Sunday, November 8, 2009

Ladybug Riff

Here in Oswego, it’s unseasonably warm. High 50’s, slightly chilly despite the white wafer of the sun, which is making its descent behind the bare trees across the road. I like being chilled, I like unseasonably warm weather in November. I like, in fact, November. It rhymes with remember. Which rhymes with December. Which is a sentence fragment.

When I was a kid, I disliked the word “chilly,” which seemed, to me, like a grown-up word. I didn’t like the word “woman” for the same reason. Only adults used words like chilly and woman. Kids said cold and lady. I found it unlikely that I would someday become a woman, and slightly disturbing that I had no choice in the matter. It seemed unfair that circumstances beyond my control could dictate my destiny. It wasn’t that I wanted to be a boy. But I hadn’t been asked. I wanted an option. I wanted a say.

The option, alas, was nonexistent, and now here I am, both a woman and chilly. Using both words with ease. Having my say. Doing all sorts of unexpected things – things I never thought I’d do – including using sentence fragments with abandon.

I was sitting outside on the deck, reading, trying to appreciate what might be one of our last temperate days for a while. A ladybug landed on my knuckle. She climbed over my grandmother’s diamond ring, which I wear on the middle finger of my right hand, then hurried over my ring finger. I held her up to my eye so I could get a good look at her. (The ladybug, apparently, also has no say in determining gender.) She took determined but graceful steps – an expert knuckle navigator. She paused, accommodating my scrutiny, then stretched her wings for a second, as though performing. I smiled. The bug flew.

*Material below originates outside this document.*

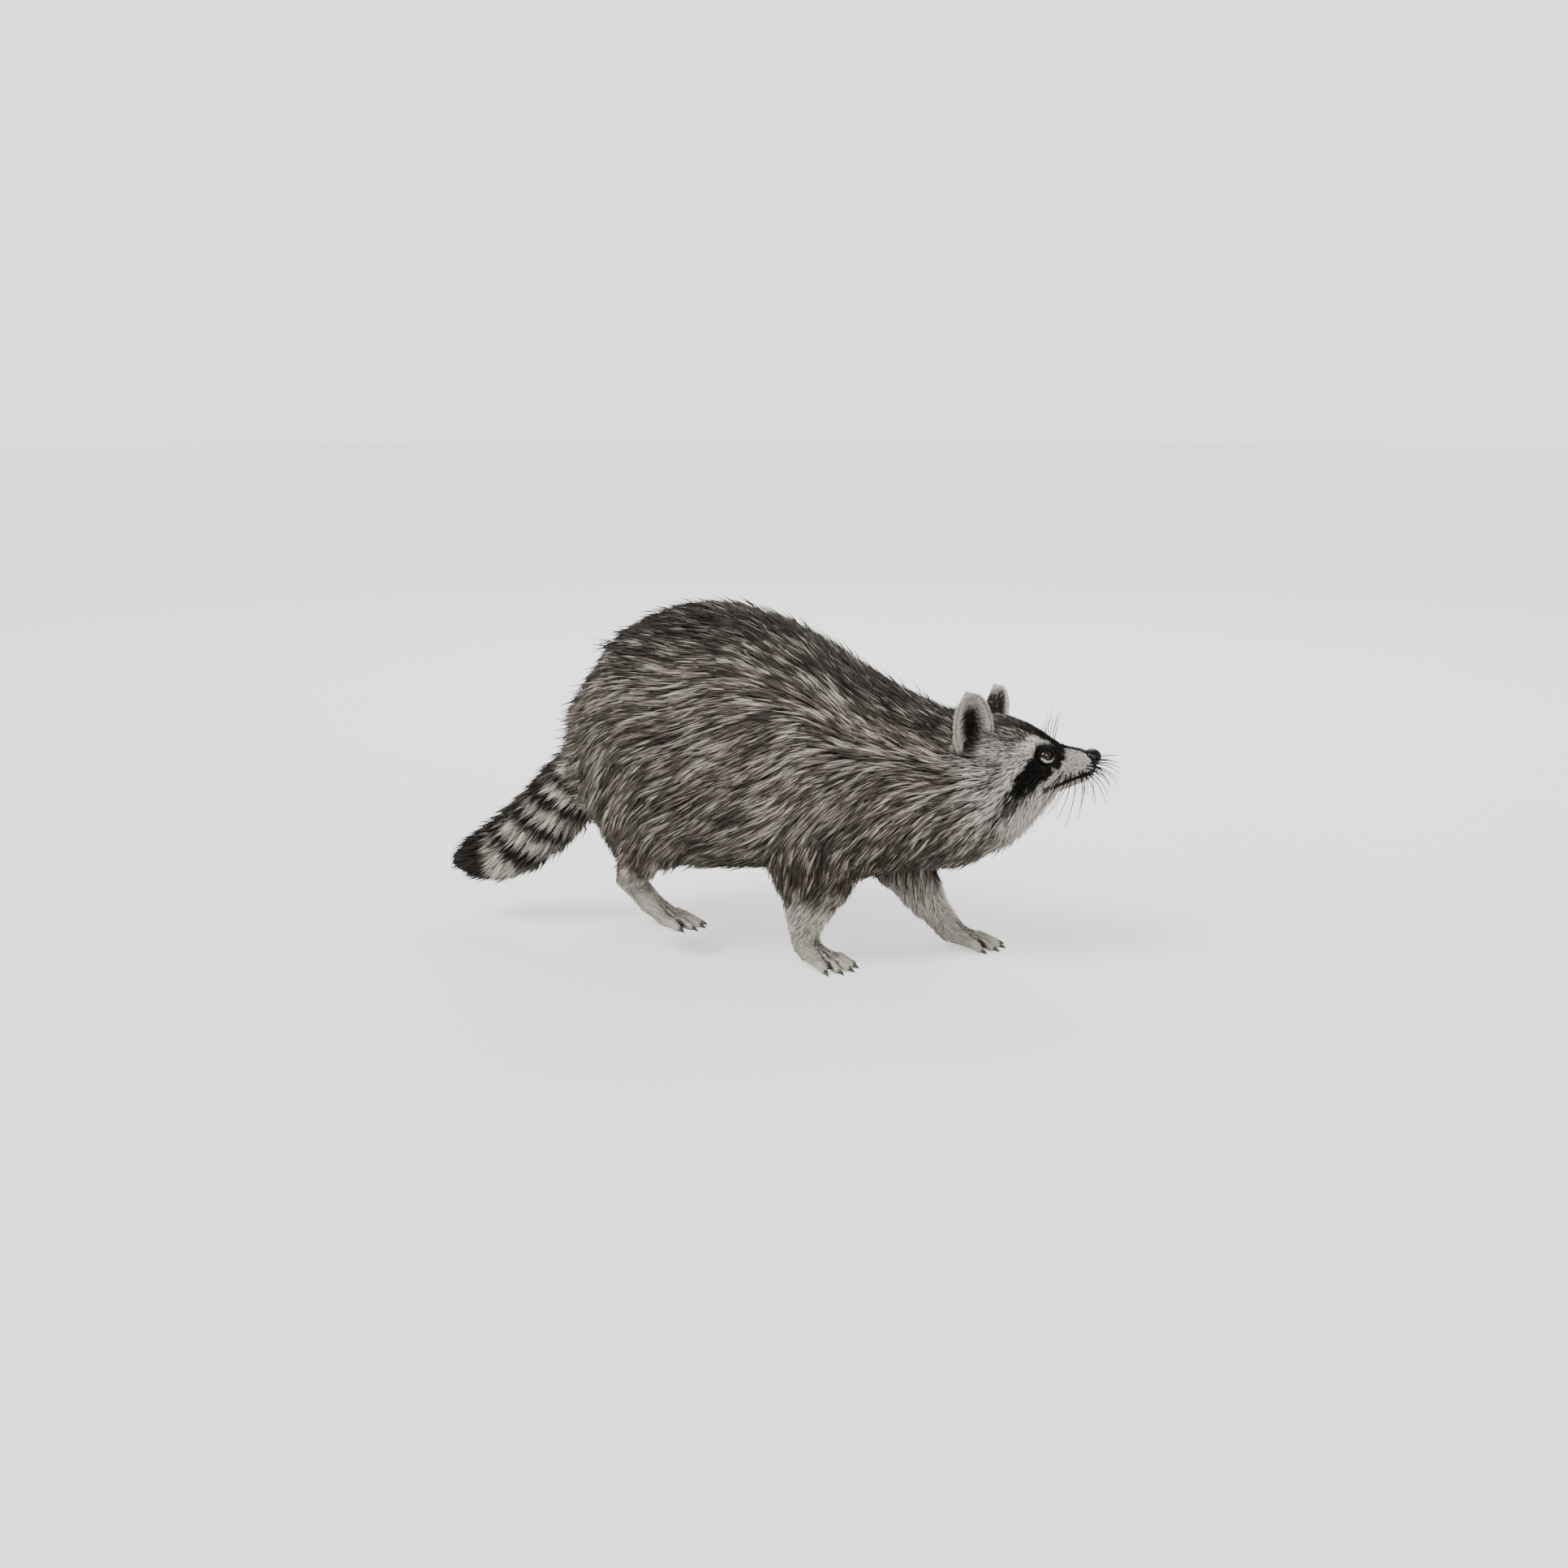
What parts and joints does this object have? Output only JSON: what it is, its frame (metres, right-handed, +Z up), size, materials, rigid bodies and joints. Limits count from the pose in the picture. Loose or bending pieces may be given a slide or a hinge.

Next door, the neighbor is riding a mower with a degree of recklessness that I’ve learned is customary during this endeavor. Every twenty seconds or so the blades hit a rock or a branch and it sounds like a shot ringing out. He just keeps going, high speed, more interested in completing the task than in doing it well. In his real life, he does fine, precise work. He’s a craftsman. But when it comes to this chore, he’s like a drunken cowboy.

I’ve been trying to find a new way of concluding these writings, these pieces, as I call them. Seems like I always turn reverent, always feel a little moment of what I have to call holiness, or awe, at the conclusion. I think it’s related to another inclination – wanting to say, when I finish writing, thank you. I’ve never really known who I was thanking, but the urge persists. I think we have to break our own habits though, periodically try to do something new, something unexpected. I could, for instance, ask a profound or pseudo-profound question. I could make a timely although possibly suspect observation, like “the neighbor just literally yelled yeeeehaaaa when he hit a rock.”

Or I can wait it out long enough that I get lucky: Inside my shirt, like a shiver, a ladybug is hiking up my cleavage. I tent the collar – – freedom.